El “Cuento de Navidad” de Charles Dickens da una respuesta afirmativa a la pregunta anterior. El viejo Skrutch no manifestaba sentimientos de bondad ante el dolor ajeno. Para liberarse de la carga del pasado había hecho desaparecer de su memoria la bondad experimentada Y esa pérdida de memoria le había llevado a la pérdida de su bondad interior. Ausencia que había transformado la esperanza en codicia, en voluntad de poseer. Había envenenado el pasado y, como consecuencia, había destruido las bases anímicas de la esperanza.
Hoy, hay quienes pretenden borrar del pasado lo que es causa de esperanza. Goethe, narra la ilusión que en niños y adultos provocaba la fiesta de San Roque en Bingen, después de la interrupción provocada por las largas guerras napoleónicas. Constataba, a la vez, la indiferencia, el aburrimiento y la falta de emoción que producía dicha fiesta en los jóvenes. Y explica: “nacidos en tiempos difíciles, esos jóvenes no tenían nada que recordar y, por eso, tampoco nada que esperar”. 
No se puede decir que nuestros jóvenes hayan nacido en tiempos difíciles, más bien lo contrario. Pero sí que es cierto que les hemos estado negando el verdadero motivo de nuestra esperanza. Les hemos dado gato por liebre. Les hemos hecho ver que la felicidad es la comodidad.
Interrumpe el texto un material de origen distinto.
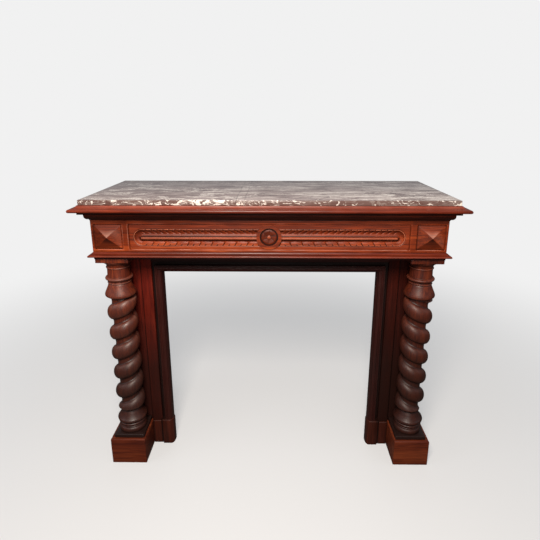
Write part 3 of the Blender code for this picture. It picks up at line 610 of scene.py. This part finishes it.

Que la esperanza proviene de lo material. Cuando nosotros sabíamos que una sola risa basta para la esperanza, quizás la del Niño que estos días se muestra en tantos escaparates y que ellos contemplan con aburrimiento e indiferencia porque no tienen memoria del hecho.
El cardenal Ratzinger, comentando las anteriores citas, escribirá: “ese hombre al que se le ha borrado la memoria del corazón a través de un engañoso espíritu de falsa liberación, ¿no lo encontramos acaso en una generación a la que una determinada pedagogía de la liberación le ha envenenado el pasado y, con ello, convencido de que no hay esperanza?”
Empiezo el 2013 con la mirada puesta en las mismas cosas del año anterior, será tiempo de construir y arreglar desaciertos. Tiempo de austeridad pero también de esperanza.